Now that I get a new set of classes for this month, I’ve got the “joy” of teaching some of the students my foreign coworker has been complaining about for the past year. While my absolute least favorite students I gave him last year haven’t returned to me, I’ve got new, annoying students for at least the next month. If they last that long.

One of the students I learned about has done an amazing job of getting every teacher in the school to loathe him in a single month. He joined for intensive classes this winter, and by the end of the first day had teachers wanting to toss him out of class.

That’s amazing considering I work with people with the temperament of Ghandi on most days. Not me, of course. I carry a large stick (literally) and do my best to scare the crap out my students on the first day. It takes them a few weeks to realize I don’t hit anyone, and by that time they are out of my hair.

Of course, this student was in a class with several underachievers. This week my director implemented a seating chart to separate the boys and girl students into alternating rows. They should act as a “cootie barrier” preventing they students from coordinating their mischievous behavior.

We’ve also implemented a new bus schedule which has not gone over well. In ever class I teach, anyone dependent on a bus has a 50% shot of arriving on time, or 20 minutes late. This will be sorted out, eventually, but right now it’s a huge headache. Students attending classes for the first time don’t know that they have assigned seating. I have to make them go to their correct seats by pointing them to a seating chart posted outside the classroom. This is doubly annoying when class is in session.

The Winter Intensive Baddie was assigned a seat next to the door, which I really have to wonder was thought of to spare back of the teacher that eventually does grab him and throw him out of class by his ears. Until that time happens, he’s able to grab the door whenever anyone comes in and out of the class.
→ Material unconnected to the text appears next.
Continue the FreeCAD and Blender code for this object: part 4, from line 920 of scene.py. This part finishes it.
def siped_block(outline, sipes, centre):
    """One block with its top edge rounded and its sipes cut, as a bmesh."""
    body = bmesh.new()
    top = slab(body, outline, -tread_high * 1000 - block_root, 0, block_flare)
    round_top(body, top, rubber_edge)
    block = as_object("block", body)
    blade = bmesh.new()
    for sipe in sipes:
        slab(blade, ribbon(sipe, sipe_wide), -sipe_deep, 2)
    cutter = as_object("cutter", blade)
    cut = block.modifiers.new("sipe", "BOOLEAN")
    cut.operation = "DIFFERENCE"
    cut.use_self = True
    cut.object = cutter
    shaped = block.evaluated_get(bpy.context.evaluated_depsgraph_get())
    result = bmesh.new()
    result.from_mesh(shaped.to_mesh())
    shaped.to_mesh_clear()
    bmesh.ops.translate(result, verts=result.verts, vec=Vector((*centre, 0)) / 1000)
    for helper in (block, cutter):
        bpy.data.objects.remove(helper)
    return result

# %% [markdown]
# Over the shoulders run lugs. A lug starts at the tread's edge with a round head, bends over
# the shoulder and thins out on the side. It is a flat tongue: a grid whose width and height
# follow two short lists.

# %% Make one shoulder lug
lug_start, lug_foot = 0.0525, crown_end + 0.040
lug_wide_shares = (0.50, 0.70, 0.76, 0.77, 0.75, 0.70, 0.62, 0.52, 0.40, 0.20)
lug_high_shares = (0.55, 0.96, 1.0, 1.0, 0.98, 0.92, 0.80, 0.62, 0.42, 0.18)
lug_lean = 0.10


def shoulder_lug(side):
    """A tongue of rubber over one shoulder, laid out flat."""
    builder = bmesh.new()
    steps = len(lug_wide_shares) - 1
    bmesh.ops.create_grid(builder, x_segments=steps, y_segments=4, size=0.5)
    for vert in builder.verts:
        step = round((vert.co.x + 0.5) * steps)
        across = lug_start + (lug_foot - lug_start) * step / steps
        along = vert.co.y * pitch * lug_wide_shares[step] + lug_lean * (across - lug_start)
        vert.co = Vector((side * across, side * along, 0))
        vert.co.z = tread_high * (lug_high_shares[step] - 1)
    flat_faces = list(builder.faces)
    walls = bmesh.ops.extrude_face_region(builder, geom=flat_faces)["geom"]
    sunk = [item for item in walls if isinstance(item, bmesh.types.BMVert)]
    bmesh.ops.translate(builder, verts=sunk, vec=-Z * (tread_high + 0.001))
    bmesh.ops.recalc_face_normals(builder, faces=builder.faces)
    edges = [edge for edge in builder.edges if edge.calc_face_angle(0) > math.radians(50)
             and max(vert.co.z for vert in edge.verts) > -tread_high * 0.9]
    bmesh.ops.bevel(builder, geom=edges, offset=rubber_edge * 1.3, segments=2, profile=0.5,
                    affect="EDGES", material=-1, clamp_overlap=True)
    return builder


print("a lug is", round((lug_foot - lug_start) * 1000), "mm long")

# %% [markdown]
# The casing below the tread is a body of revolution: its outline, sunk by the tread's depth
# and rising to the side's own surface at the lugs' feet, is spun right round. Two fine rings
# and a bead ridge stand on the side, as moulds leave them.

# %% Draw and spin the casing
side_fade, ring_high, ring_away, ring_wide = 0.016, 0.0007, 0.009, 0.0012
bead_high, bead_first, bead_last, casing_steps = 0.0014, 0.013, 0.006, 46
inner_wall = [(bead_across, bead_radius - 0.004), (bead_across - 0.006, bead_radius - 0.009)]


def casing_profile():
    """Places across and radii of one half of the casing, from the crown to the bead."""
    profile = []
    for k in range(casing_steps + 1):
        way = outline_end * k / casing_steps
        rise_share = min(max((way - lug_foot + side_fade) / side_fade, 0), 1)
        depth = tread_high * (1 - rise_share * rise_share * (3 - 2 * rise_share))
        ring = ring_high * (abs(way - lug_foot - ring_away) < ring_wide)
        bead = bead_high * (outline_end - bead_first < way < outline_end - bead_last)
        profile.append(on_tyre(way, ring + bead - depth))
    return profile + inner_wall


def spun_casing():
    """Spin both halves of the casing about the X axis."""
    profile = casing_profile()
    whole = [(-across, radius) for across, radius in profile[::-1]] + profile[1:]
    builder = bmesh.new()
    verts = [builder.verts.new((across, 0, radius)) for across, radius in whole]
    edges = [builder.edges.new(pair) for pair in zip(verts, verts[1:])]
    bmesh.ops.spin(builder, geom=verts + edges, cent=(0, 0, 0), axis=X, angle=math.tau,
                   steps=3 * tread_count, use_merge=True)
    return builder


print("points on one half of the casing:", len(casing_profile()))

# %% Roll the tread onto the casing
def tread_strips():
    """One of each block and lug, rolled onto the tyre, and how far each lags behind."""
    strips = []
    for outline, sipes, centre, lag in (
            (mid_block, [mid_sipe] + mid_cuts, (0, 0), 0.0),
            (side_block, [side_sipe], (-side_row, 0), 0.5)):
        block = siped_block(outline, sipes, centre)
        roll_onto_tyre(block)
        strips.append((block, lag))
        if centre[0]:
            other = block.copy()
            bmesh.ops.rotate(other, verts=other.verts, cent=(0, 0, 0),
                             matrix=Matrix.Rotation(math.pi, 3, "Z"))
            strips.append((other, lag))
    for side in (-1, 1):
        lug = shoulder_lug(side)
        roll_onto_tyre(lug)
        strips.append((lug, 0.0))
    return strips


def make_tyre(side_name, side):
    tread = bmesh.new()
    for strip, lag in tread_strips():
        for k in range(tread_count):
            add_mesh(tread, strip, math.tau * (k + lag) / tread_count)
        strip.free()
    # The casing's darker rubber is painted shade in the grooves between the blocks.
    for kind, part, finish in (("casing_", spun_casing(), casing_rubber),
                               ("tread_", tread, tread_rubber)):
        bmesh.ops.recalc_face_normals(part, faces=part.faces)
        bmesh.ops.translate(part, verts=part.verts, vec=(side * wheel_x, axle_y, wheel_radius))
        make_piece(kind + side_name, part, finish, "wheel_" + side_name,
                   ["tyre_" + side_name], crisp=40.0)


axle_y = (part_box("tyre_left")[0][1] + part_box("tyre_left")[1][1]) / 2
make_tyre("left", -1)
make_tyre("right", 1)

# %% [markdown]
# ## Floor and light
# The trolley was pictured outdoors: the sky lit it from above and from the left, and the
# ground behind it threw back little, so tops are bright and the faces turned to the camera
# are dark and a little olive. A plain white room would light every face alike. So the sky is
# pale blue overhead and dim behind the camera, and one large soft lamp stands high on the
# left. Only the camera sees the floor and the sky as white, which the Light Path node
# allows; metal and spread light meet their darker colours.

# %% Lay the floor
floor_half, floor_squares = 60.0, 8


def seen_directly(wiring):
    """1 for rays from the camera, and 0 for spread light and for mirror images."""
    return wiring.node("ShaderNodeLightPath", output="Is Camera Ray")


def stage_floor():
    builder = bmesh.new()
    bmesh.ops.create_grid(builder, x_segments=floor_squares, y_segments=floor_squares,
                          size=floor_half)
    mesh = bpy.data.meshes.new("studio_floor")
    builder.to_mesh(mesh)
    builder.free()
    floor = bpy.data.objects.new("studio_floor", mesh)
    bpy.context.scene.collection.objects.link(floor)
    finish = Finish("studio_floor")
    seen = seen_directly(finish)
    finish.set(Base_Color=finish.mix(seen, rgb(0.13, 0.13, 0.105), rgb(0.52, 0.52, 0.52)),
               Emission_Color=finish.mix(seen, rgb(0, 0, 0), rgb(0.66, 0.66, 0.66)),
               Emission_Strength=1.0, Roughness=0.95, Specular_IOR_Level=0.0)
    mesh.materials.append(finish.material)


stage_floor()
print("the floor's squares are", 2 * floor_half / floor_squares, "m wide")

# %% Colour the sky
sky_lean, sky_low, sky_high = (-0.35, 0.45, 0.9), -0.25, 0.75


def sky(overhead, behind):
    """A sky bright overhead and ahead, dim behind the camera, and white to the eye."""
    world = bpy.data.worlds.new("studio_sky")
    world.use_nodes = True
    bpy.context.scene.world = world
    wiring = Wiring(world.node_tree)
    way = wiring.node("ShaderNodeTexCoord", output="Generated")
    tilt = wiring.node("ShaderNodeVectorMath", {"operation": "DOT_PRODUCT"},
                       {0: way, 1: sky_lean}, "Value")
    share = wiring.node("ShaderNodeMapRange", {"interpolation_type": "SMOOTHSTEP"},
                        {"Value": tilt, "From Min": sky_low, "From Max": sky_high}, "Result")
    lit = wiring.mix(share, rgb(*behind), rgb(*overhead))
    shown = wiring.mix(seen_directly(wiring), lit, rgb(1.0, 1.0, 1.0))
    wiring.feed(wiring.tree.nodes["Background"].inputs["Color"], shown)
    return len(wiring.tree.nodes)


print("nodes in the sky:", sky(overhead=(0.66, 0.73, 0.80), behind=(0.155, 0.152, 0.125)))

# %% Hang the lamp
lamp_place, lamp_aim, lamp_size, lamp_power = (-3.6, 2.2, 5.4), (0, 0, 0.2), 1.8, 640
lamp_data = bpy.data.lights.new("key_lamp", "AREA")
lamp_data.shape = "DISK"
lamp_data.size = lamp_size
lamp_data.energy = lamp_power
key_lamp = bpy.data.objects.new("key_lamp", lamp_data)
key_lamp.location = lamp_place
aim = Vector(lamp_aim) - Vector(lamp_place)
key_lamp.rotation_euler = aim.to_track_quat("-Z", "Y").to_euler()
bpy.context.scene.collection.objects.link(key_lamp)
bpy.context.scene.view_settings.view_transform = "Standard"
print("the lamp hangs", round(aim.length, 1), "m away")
One of my new students arrived late in a class filled with that really bad student from Winter Intensive class. I escorted this new student to the wall chart posted to the right of the door. I had one foot in the door, one out. The Winter Intensive Baddie tried to grab the door and lock me out. Instead, the door hit my foot. He continued to try to push the door closed from his seat.
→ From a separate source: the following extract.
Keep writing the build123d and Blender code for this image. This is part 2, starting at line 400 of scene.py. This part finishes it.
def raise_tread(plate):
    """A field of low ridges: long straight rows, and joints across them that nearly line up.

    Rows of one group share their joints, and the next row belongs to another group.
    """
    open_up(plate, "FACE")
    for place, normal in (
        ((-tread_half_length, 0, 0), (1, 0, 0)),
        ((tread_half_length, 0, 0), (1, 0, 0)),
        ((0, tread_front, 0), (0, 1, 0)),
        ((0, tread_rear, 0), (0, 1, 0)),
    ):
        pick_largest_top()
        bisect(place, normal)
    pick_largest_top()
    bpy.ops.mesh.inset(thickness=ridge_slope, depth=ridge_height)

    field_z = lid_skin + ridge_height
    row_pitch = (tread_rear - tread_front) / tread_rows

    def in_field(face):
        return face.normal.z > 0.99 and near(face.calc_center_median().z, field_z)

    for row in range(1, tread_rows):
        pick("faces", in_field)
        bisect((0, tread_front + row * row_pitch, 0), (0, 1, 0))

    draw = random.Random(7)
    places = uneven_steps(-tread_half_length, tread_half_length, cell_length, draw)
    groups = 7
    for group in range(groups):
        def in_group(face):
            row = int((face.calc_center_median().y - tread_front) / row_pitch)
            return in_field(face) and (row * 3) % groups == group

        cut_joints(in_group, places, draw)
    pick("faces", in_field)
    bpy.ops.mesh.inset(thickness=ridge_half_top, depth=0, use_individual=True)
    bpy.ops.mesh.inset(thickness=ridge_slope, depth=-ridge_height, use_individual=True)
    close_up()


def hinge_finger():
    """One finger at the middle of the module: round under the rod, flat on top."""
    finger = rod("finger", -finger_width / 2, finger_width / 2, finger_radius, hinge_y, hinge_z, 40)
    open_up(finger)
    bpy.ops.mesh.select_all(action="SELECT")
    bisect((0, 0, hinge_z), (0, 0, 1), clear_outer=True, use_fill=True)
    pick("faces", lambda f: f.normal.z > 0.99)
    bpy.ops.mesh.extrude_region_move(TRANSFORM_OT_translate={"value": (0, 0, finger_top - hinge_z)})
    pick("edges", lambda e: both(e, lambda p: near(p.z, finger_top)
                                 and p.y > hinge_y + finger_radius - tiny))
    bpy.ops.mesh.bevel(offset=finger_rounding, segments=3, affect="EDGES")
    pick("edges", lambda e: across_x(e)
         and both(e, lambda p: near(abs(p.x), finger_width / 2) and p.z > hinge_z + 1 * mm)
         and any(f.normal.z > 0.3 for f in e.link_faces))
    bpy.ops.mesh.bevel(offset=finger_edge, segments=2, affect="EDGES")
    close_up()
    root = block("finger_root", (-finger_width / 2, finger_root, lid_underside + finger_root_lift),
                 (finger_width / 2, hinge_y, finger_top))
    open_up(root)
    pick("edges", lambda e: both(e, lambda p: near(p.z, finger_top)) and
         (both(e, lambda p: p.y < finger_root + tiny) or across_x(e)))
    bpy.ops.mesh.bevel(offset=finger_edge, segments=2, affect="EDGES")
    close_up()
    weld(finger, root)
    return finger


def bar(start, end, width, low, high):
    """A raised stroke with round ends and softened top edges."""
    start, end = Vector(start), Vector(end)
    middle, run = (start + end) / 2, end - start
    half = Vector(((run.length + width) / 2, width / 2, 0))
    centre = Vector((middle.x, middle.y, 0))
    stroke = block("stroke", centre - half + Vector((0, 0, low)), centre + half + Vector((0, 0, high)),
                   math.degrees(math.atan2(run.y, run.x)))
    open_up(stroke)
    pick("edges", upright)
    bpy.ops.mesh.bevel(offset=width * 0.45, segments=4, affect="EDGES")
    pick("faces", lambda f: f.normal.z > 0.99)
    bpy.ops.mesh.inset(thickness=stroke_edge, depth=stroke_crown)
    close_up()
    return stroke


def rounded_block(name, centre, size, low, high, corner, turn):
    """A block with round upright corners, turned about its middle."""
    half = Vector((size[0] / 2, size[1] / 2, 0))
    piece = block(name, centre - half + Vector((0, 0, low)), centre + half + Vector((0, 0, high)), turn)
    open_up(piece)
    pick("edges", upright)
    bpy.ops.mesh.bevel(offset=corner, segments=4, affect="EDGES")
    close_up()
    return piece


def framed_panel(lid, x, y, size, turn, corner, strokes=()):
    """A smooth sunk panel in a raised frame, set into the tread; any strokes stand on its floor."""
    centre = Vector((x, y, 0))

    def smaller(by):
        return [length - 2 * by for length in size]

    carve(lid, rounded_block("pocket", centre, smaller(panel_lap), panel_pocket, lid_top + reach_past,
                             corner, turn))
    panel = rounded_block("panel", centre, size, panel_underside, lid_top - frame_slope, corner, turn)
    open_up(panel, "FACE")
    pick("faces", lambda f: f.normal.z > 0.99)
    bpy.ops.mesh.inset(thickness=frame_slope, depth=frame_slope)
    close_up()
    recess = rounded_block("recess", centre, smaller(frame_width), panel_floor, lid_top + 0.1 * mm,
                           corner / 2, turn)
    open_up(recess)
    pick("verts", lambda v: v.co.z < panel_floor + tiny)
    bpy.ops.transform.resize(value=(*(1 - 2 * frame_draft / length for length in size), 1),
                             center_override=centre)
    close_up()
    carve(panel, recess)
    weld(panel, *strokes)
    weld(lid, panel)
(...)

This would be cute if, say, a seven year old student tried this. He’s in 5th grade. I pushed the door back open with one hand, gave him a “What the hell?” sort of glare, and went back to showing the boy the seating chart.

The boy, not knowing when a good joke has worn out it’s welcome, grabbed the door AGAIN and tried to use the door to push me out. I’m twice as tall as he is, and he thinks lightly pushing on a door with a hand is going to send me flying out of the room? Did he think that if he locked the door I’d be helpless and unable to get back into the room?I gave him an exasperated, “You’re this dumb?” look and pushed the door back open.

Normally, when a student tries to get the upper hand on a teacher, the other students appreciate the effort and laugh or smirk at the least. The entire class was giving this boy a look that seemed to say, “STOP IT MORON. YOU’RE GOING TO PISS HIM OFF.” Not even the other bad students thought it was funny.

When I finally grabbed the student from outside, I caught the door shutting AGAIN. Messing with a teacher on your first day three times? You’ve GOT to be kidding me.

“Are you in fifth grade, or does this mean you are five years old? What does this say in the attendance? Oh, this has to be a mistake. Fifth grade? Really? No way.”

This student is combative with EVERYONE. It’s pretty clear this student is trying to raise enough hell to get kicked out of school. I’ve been teaching students like this for years. If I get creative enough, he’ll WISH he was in my coworker’s classes from now on.